Dans cette optique, la banque doit exécuter cet ordre et prendre acte de votre opposition, sans pour autant exiger une quelconque déclaration ou plainte auprès de la police judiciaire.
D’ailleurs, si vous faites votre opposition par écrit et contre un accusé de réception, sans qu’il y ait de déclaration à la police, et que la banque passe outre et ne considère pas cette opposition, elle engagera sa responsabilité civile, et supportera tous les dommages que vous auriez subis.

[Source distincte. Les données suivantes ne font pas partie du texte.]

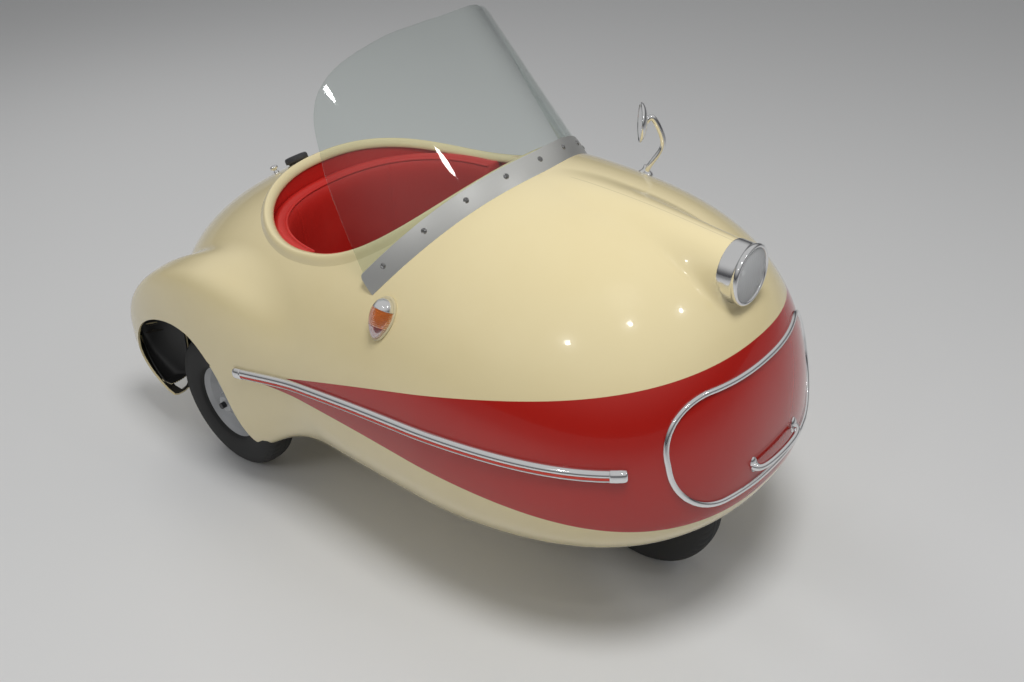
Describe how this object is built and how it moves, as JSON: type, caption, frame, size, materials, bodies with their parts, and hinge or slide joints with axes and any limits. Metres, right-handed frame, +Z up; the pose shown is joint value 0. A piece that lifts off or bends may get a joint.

Néanmoins, il est très important que vous procédiez à un dépôt de plainte ou à une déclaration auprès de la police, pour perte ou vol de votre chéquier, car les conséquences peuvent être très fâcheuses.
Selon le code de commerce marocain, vous êtes en droit de faire l’opposition au paiement de votre chèque que dans quatre cas :
– la perte ;
– le vol ;
– l’utilisation frauduleuse ;
– le redressement ou la liquidation judiciaire du bénéficiaire.
Sinon, vous vous exposez à des peines sérieuses pour opposition abusive.
L’article 330 du code de commerce dispose que «l’ordre ou l’engagement de payer donné par le biais d’un moyen de paiement est irrévocable. Il ne peut être fait opposition au paiement qu’en cas de perte ou de vol du moyen de paiement, de redressement ou de liquidation judiciaire du bénéficiaire». C’est une règle d’ordre public dans la mesure où elle garantit la sécurité juridique des transactions commerciales.
Par ailleurs, l’article 271 alinéa 2 du code de commerce dispose qu’«il n’est admis d’opposition au paiement du chèque qu’en cas de perte, de vol, d’utilisation frauduleuse ou de falsification du chèque, de redressement ou de liquidation judiciaire du porteur. Le tireur doit immédiatement confirmer son opposition par écrit, quel que soit le support de cet écrit et appuyer cette opposition par tout document utile».
Ceci étant, faites dans un premier temps votre opposition par téléphone, retenez le nom de la personne qui a reçu votre opposition, la date et l’heure, et faites suivre la communication par un écrit contre un accusé de réception, en rappelant même le nom de cette personne, avant de procéder à la déclaration auprès de la police, car il est important d’arrêter tout de suite et d’abord l’hémorragie de circulation de vos chèques, et vous protéger éventuellement contre des poursuites pénales éventuelles.